Le Débat de haut niveau fut historique pour plusieurs raisons, a déclaré le Président du Conseil Makarim Wibisono (Indonésie). C'était la première fois que des personnes du niveau des chefs d'Etat participaient à un Débat de haut niveau du Conseil. Plusieurs dirigeants d'institutions internationales avaient également répondu à l'invitation, dont les directeurs de l'Union internationale des télécommunications et de l'Organisation mondiale du commerce. C'était également la première fois que des représentants du secteur privé prenaient part aux délibérations.

Au cours des trois jours du Débat, marqués par des déclarations, des présentations et des discussions de groupe, un consensus général s'est dégagé et on en retrouve l'esprit dans le document final. Olli-Pekka Heinonen, Ministre des transports et des communications de la Finlande, a présenté les principaux défis à relever pour les pays en développement sous la forme des "trois C" : connectivité, capacités et contenu.

Connectivité : Alors qu'on s'attend à ce que les principales agglomérations des pays en développement soient raccordées un jour par le secteur privé, si l'on fournit un cadre réglementaire approprié, les régions pauvres rurales se heurtent à des problèmes plus graves.

La Vice-Secrétaire générale des Nations Unies Louise Fréchette a déclaré que "la pauvreté et les coûts liés à l'établissement des connexions des régions isolées et peu peuplées signifient que l'on ne peut pas compter uniquement sur les forces du marché". Dans ces régions en particulier, a-t-elle dit, connecter les gens, cela ne veut pas dire nécessairement que chaque personne doit avoir dans sa chambre un ordinateur relié au réseau. Conformément à la stratégie élaborée par un Groupe d'experts, le but est d'installer un peu partout des points d'accès à l'usage de la communauté. Connus dans le monde sous des noms différents — télécentres de villages, telecabinas, cyberkiosques, cybercafés —, ils offrent l'accès à Internet à ceux qui ne peuvent s'acheter un ordinateur, ou qui ne disposent pas d'un téléphone ou qui, souvent même, n'ont pas l'électricité chez eux. Dans cette perspective de l'accès de groupe, l'objectif du Groupe d'experts de connecter le monde d'ici à 2004 semble avoir un peu plus de chances de se réaliser.
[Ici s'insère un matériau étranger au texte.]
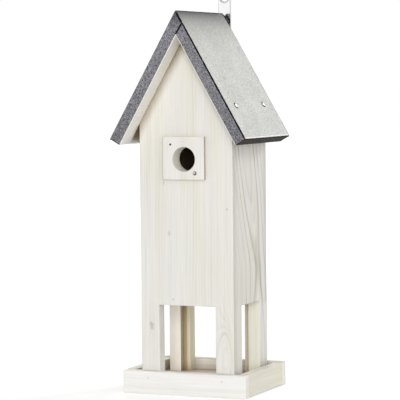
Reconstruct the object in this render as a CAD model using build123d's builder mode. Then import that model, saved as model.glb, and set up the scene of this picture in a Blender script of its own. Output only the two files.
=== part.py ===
from build123d import *
import math
import os

# A tall nest box with a steep roof. Its four corners run down as legs, which stand in a
# shallow feeding tray. Sizes are in millimetres. X runs along the front, +Y to the back and
# +Z up, the tray stands on Z = 0, and the origin is under the middle of the whole object.

# The box: four boards with mitred corners
body_w = 131.6
body_d = 115.2
wall_t = 16.5
corner_r = 1.2
cutout_edge = 0.6
leg_w = 25.8
side_leg_w = 27.0
legs_top = 116.0
gable_tip = 466.0

# Floor of the nesting space, let in between the walls
nest_floor_t = 12.0
nest_floor_rise = 2.0
fit_gap = 0.2

# Round entrance and the square plate around it
entrance_r = 16.0
entrance_x = 0.0
entrance_z = 306.8
plate_w = 58.0
plate_h = 56.0
plate_t = 6.0
plate_x = -0.9
plate_z = 308.2
plate_edge = 0.8

# Feeding tray, whose hand-fitted rims come out at slightly different heights
tray_w = 173.2
tray_floor_t = 17.0
rim_t = 13.0
front_rim_h = 29.9
side_rim_h = 30.5
back_rim_h = 31.6
side_rim_lift = 1.0
rim_edge = 0.8

# Roof: boards, the sheets on top and the strips on the edges of both. At the ridge the sheet's
# sharp top is worn down by a share of its thickness.
roof_pitch = 60.0
roof_run = 161.4
board_t = 15.0
sheet_t = 1.0
ridge_wear = 0.8
edge_t = 1.0
edge_bare = 1.2
front_eave = 27.2
back_eave = 11.6

# Hanging strap, screwed to the back wall and cranked out past the roof
strap_w = 17.5
strap_t = 2.5
strap_clear = 6.0
strap_foot_z = 384.0
strap_bend_z = 424.0
strap_crank = 25.0
strap_bend_r = 5.0
strap_hole_r = 6.0
strap_hole_z = 519.5
strap_head = 9.0

# Places that follow from the sizes above
pitch = math.radians(roof_pitch)
front_reach = body_d / 2 + front_eave
back_reach = body_d / 2 + back_eave + strap_clear + strap_t
mid_y = (front_reach - back_reach) / 2
front_y = mid_y - body_d / 2
back_y = mid_y + body_d / 2
roof_front_y = front_y - front_eave
roof_back_y = back_y + back_eave
LEFT = -1
RIGHT = 1


def on_slope(side, along, out):
    """X and Z of a point on one roof slope: down it from the gable's tip, out from its inner face."""
    x = side * (along * math.cos(pitch) + out * math.sin(pitch))
    z = gable_tip - along * math.sin(pitch) + out * math.cos(pitch)
    return (x, z)


def along_depth(outline, start_y, length):
    """A solid with one outline in X and Z, running back from start_y."""
    with BuildPart() as prism:
        with BuildSketch(Plane.XZ.offset(-start_y)):
            with BuildLine():
                Polyline(*outline, close=True)
            make_face()
        extrude(amount=-length)
    return prism.part


def wall_board(sector):
    """One wall: its share of the mitred ring, cut to the roof's slopes at the top."""
    with BuildPart() as board:
        with BuildSketch(Plane.XY.offset(tray_floor_t)):
            with Locations((0, mid_y)):
                RectangleRounded(body_w, body_d, corner_r)
                Rectangle(body_w - 2 * wall_t, body_d - 2 * wall_t, mode=Mode.SUBTRACT)
                Polygon(*sector, align=None, mode=Mode.INTERSECT)
        extrude(amount=gable_tip - tray_floor_t)
        with BuildSketch(Plane.XZ.offset(-front_y)):
            with BuildLine():
                foot = [(body_w / 2, tray_floor_t), (-body_w / 2, tray_floor_t)]
                eaves = body_w / 2 / math.cos(pitch)
                tops = [on_slope(LEFT, eaves, 0), (0, gable_tip), on_slope(RIGHT, eaves, 0)]
                Polyline(*foot, *tops, close=True)
            make_face()
        extrude(amount=-body_d, mode=Mode.INTERSECT)
    return board.part


def ease_cutout(edges):
    """Chamfers the edges of a cut-out between two legs, above their feet."""
    chamfer(edges.filter_by_position(Axis.Z, tray_floor_t + 1, legs_top + 1), cutout_edge)


def gable_wall(end):
    """The front (-1) or back (1) wall, with the cut-out that leaves its two legs."""
    half_w = body_w / 2
    half_d = body_d / 2
    outer = [(-half_w, end * half_d), (half_w, end * half_d)]
    inner = [(half_w - wall_t, end * (half_d - wall_t)), (wall_t - half_w, end * (half_d - wall_t))]
    with BuildPart() as wall:
        add(wall_board(outer + inner))
        with BuildSketch(Plane.XZ.offset(-mid_y)):
            with Locations((0, (tray_floor_t + legs_top) / 2)):
                Rectangle(body_w - 2 * leg_w, legs_top - tray_floor_t)
        extrude(amount=body_d, both=True, mode=Mode.SUBTRACT)
        face = wall.faces().sort_by(Axis.Y)[0 if end < 0 else -1]
        ease_cutout(face.edges().filter_by_position(Axis.X, -half_w + leg_w - 1, half_w - leg_w + 1))
    return wall.part


def side_wall(side):
    """The left or right wall, with the cut-out that leaves its two legs."""
    half_w = body_w / 2
    half_d = body_d / 2
    outer = [(side * half_w, -half_d), (side * half_w, half_d)]
    inner = [(side * (half_w - wall_t), half_d - wall_t), (side * (half_w - wall_t), wall_t - half_d)]
    with BuildPart() as wall:
        add(wall_board(outer + inner))
        with BuildSketch(Plane.YZ):
            with Locations((mid_y, (tray_floor_t + legs_top) / 2)):
                Rectangle(body_d - 2 * side_leg_w, legs_top - tray_floor_t)
        extrude(amount=body_w, both=True, mode=Mode.SUBTRACT)
        face = wall.faces().sort_by(Axis.X)[0 if side < 0 else -1]
        near_y = mid_y - half_d + side_leg_w - 1
        far_y = mid_y + half_d - side_leg_w + 1
        ease_cutout(face.edges().filter_by_position(Axis.Y, near_y, far_y))
    return wall.part


pieces = {}

# Front wall, with the entrance bored through it
with BuildPart() as front_wall:
    add(gable_wall(-1))
    with BuildSketch(Plane.XZ.offset(-front_y)):
        with Locations((entrance_x, entrance_z)):
            Circle(entrance_r)
    extrude(amount=-wall_t, mode=Mode.SUBTRACT)
pieces["front_wall"] = front_wall.part
pieces["back_wall"] = gable_wall(1)
pieces["left_wall"] = side_wall(LEFT)
pieces["right_wall"] = side_wall(RIGHT)

# Entrance plate, with its front edges eased
with BuildPart() as entrance_plate:
    with BuildSketch(Plane.XZ.offset(-front_y)):
        with Locations((plate_x, plate_z)):
            Rectangle(plate_w, plate_h)
    extrude(amount=plate_t)
    chamfer(entrance_plate.faces().sort_by(Axis.Y)[0].edges(), plate_edge)
    with BuildSketch(Plane.XZ.offset(-front_y)):
        with Locations((entrance_x, entrance_z)):
            Circle(entrance_r)
    extrude(amount=plate_t, mode=Mode.SUBTRACT)
pieces["entrance_plate"] = entrance_plate.part

# Floor of the nesting space
with BuildPart() as nest_floor:
    with BuildSketch(Plane.XY.offset(legs_top + nest_floor_rise)):
        with Locations((0, mid_y)):
            Rectangle(body_w - 2 * (wall_t + fit_gap), body_d - 2 * (wall_t + fit_gap))
    extrude(amount=nest_floor_t)
pieces["nest_floor"] = nest_floor.part

# Tray: a thick base board, with the rims nailed to its edges and to the legs
with BuildPart() as tray_floor:
    with BuildSketch():
        with Locations((0, mid_y)):
            Rectangle(tray_w - 2 * rim_t, body_d)
    extrude(amount=tray_floor_t)
pieces["tray_floor"] = tray_floor.part

end_rims = (("front", front_y - rim_t / 2, front_rim_h), ("back", back_y + rim_t / 2, back_rim_h))
for name, centre_y, height in end_rims:
    with BuildPart() as end_rim:
        with BuildSketch():
            with Locations((0, centre_y)):
                Rectangle(tray_w, rim_t)
        extrude(amount=height)
        chamfer(end_rim.edges(), rim_edge)
    pieces["tray_rim_" + name] = end_rim.part

for name, side in (("left", LEFT), ("right", RIGHT)):
    with BuildPart() as side_rim:
        with BuildSketch(Plane.XY.offset(side_rim_lift)):
            with Locations((side * (tray_w - rim_t) / 2, mid_y)):
                Rectangle(rim_t, body_d)
        extrude(amount=side_rim_h - side_rim_lift)
        chamfer(side_rim.edges().filter_by(Axis.Y), rim_edge)
    pieces["tray_rim_" + name] = side_rim.part

# Roof boards. The left one runs up to the ridge, and the right one butts against it.
roof_t = board_t + sheet_t
board_front_y = roof_front_y + edge_t
board_length = roof_back_y - edge_t - board_front_y


def slope_layer(side, low, high):
    """Outline of one layer of a slope: up to the ridge on the left, butted against it on the right."""
    eave = [on_slope(side, roof_run, low), on_slope(side, roof_run, high)]
    if side == LEFT:
        return eave + [ridge_joint(high, high), ridge_joint(low, high)]
    return eave + [ridge_joint(low, high), ridge_joint(low, low)]


def ridge_joint(left_out, right_out):
    """X and Z where a plane of the left slope meets one of the right slope."""
    x = (right_out - left_out) / (2 * math.sin(pitch))
    z = gable_tip + (left_out + right_out) / (2 * math.cos(pitch))
    return (x, z)


def blunt_ridge(outline):
    """The outline with the roof's sharp apex worn down to a narrow flat."""
    x, z = ridge_joint(roof_t, roof_t)
    drop = ridge_wear * sheet_t
    half_flat = drop / math.tan(pitch)
    flat = [(x - half_flat, z - drop), (x + half_flat, z - drop)]
    apex = outline.index((x, z))
    return outline[:apex] + flat + outline[apex + 1:]


for name, side in (("left", LEFT), ("right", RIGHT)):
    board = slope_layer(side, 0, board_t)
    pieces["roof_board_" + name] = along_depth(board, board_front_y, board_length)
    sheet = slope_layer(side, board_t, roof_t)
    if side == LEFT:
        sheet = blunt_ridge(sheet)
    pieces["roof_sheet_" + name] = along_depth(sheet, board_front_y, board_length)

# Strips over the front, back and eave edges, which leave the boards' lower corner bare
left_end = slope_layer(LEFT, edge_bare, roof_t)
left_end[3:] = [ridge_joint(0, roof_t), ridge_joint(0, edge_bare), ridge_joint(edge_bare, edge_bare)]
left_end = blunt_ridge(left_end)
right_end = slope_layer(RIGHT, edge_bare, roof_t)
right_end[2:] = [ridge_joint(0, roof_t), ridge_joint(0, edge_bare)]
for name, outline in (("left", left_end), ("right", right_end)):
    pieces["roof_edge_front_" + name] = along_depth(outline, roof_front_y, edge_t)
    pieces["roof_edge_back_" + name] = along_depth(outline, roof_back_y - edge_t, edge_t)

for name, side in (("left", LEFT), ("right", RIGHT)):
    eave_outline = [
        on_slope(side, roof_run, edge_bare),
        on_slope(side, roof_run, roof_t),
        on_slope(side, roof_run + edge_t, roof_t),
        on_slope(side, roof_run + edge_t, edge_bare),
    ]
    roof_length = roof_back_y - roof_front_y
    pieces["eave_edge_" + name] = along_depth(eave_outline, roof_front_y, roof_length)

# Hanging strap: flat on the back wall, cranked past the roof, with a round head and a hole
strap_low_y = back_y + strap_t / 2
strap_high_y = roof_back_y + strap_clear + strap_t / 2
with BuildPart() as hanging_strap:
    with BuildSketch(Plane.YZ):
        with BuildLine():
            FilletPolyline(
                (strap_low_y, strap_foot_z),
                (strap_low_y, strap_bend_z),
                (strap_high_y, strap_bend_z + strap_crank),
                (strap_high_y, strap_hole_z + strap_head),
                radius=strap_bend_r,
            )
        trace(line_width=strap_t)
    extrude(amount=strap_w / 2, both=True)
    head_corners = hanging_strap.edges().filter_by(Axis.Y).group_by(Axis.Z)[-1]
    fillet(head_corners, strap_w / 2 - fit_gap)
    with BuildSketch(Plane.XZ.offset(-strap_high_y)):
        with Locations((0, strap_hole_z)):
            Circle(strap_hole_r)
    extrude(amount=strap_t, both=True, mode=Mode.SUBTRACT)
pieces["hanging_strap"] = hanging_strap.part

os.makedirs("parts", exist_ok=True)
for name, piece in pieces.items():
    piece.label = name
    export_step(piece, "parts/" + name + ".step")
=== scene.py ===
import math
import random

import bmesh
import bpy
from mathutils import Matrix, Vector


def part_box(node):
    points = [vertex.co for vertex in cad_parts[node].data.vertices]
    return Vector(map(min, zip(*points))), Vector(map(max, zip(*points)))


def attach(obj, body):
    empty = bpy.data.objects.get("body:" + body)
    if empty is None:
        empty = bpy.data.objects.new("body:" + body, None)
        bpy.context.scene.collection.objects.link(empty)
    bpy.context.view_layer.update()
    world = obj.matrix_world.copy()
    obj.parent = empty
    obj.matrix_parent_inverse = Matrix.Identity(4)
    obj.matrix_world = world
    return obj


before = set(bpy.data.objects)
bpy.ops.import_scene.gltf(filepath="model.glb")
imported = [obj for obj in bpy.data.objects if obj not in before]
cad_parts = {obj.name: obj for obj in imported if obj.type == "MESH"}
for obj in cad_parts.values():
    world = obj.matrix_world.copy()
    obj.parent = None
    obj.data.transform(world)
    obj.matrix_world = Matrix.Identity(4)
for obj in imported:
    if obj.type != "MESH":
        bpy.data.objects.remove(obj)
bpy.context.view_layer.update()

# The looks of a tall wooden nest box: white glaze over pine, a grey roof, bright small metal.
# Sizes and places are in millimetres here, and in metres in Blender.
MM = 0.001
BODY = "root"
X, Y, Z = 0, 1, 2
LEFT, RIGHT = -1, 1
FRONT, BACK = -1, 1


def corners(node):
    """The lowest and the highest corner of a node, in millimetres."""
    return [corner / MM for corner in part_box(node)]


front_low, front_high = corners("front_wall")
nest_low, nest_high = corners("nest_floor")
eave_low, eave_high = corners("eave_edge_right")
back_y = corners("back_wall")[1].y
plate_y = corners("entrance_plate")[0].y
tray_floor_top = corners("tray_floor")[1].z
sheet_foot = corners("roof_sheet_right")[0].z
strip_top = corners("roof_edge_front_right")[1].z
strap_high = corners("hanging_strap")[1]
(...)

Capacités. L'installation du matériel et des logiciels nécessaires ne suffit pas, il faut également développer les moyens de faire fonctionner et d'entretenir les ordinateurs. Pour pouvoir utiliser un ordinateur, il faut savoir lire. Et l'illétrisme reste très répandu dans le monde.
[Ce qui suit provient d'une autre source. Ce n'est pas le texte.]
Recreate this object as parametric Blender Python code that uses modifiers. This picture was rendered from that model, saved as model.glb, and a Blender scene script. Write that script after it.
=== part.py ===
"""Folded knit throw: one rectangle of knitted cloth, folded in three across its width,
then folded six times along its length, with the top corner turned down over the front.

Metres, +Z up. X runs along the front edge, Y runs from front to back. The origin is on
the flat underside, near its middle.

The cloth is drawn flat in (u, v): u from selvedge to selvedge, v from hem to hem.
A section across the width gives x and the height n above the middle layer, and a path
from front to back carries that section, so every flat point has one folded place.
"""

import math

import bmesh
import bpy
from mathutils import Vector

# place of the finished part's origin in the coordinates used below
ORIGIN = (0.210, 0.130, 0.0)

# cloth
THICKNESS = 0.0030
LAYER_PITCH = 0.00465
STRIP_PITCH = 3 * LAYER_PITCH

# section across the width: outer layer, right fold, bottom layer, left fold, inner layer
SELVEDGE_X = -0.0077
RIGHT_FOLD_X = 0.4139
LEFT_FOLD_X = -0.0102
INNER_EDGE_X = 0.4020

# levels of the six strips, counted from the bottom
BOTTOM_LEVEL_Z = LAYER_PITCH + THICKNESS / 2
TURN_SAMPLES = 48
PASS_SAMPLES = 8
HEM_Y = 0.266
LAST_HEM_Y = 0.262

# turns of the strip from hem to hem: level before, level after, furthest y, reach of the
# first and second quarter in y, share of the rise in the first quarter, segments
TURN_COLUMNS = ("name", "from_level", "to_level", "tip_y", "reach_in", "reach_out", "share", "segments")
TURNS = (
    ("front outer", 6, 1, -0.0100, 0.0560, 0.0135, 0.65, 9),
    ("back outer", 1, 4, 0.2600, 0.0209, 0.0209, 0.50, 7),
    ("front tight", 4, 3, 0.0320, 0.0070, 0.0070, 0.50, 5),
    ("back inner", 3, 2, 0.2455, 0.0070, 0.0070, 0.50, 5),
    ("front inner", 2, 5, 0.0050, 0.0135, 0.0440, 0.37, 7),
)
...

Mais il ne suffit pas de savoir se servir d'un ordinateur, il faut également savoir l'installer et l'entretenir, ce qui exige des compétences spécialisées. Dans ce domaine, même les pays très développés sont quelquefois frappés de pénuries. Dans l'état actuel des techniques, les ordinateurs ont besoin d'être constamment suivis, surtout s'ils ont plusieurs utilisateurs. Pour pallier cette pénurie de compétences qualifiées, le Secrétaire général Kofi Annan a proposé dans son récent Rapport du millénaire la création d'une équipe de bénévoles rompus aux TIC appelée Service des Nations Unies pour les technologies de l'information (UNITeS) [www.unites.org]. Bien que ce programme soit loin d'être suffisant pour résoudre tous les problèmes, il permettra d'exploiter l'énergie de nombreux jeunes gens résolus à s'engager dans les affaires internationales. Dans son discours au Débat de haut niveau, Mme Fréchette a souligné que ces programmes ne devraient pas se limiter à des transferts Nord-Sud. "L'Inde, par exemple, pourrait montrer à bien d'autres pays comment elle réduit son fossé numérique", a-t-elle dit.

Contenu. En l'absence d'un contenu adapté, la connectivité et les capacités ne valent pas grand-chose. Les délégués de nombreux pays soulignent qu'il faut un contenu local sur Internet. Cela fait surgir le problème difficile de la langue : plus de 80 % du contenu d'Internet est en anglais, une langue qu'un quart de la population seulement comprend.

Le contenu local aidera à apaiser les inquiétudes culturelles. S'exprimant au nom du Groupe des 77, Ebitimi Banigo, Ministre de la science et de la technologie du Nigéria, a dit qu'un contenu adéquat est nécessaire pour "préserver la culture des populations locales". Son homologue de Cuba, le Ministre des communications et de la technologie Iganicio Rodriguez Plana, a mis en garde les délégués contre "de nouveaux instruments de colonisation de nos pays". Le développement du contenu local peut aider à préserver et disséminer l'héritage social, linguistique et culturel d'un peuple ou d'une localité", a souligné M. Annan dans son rapport.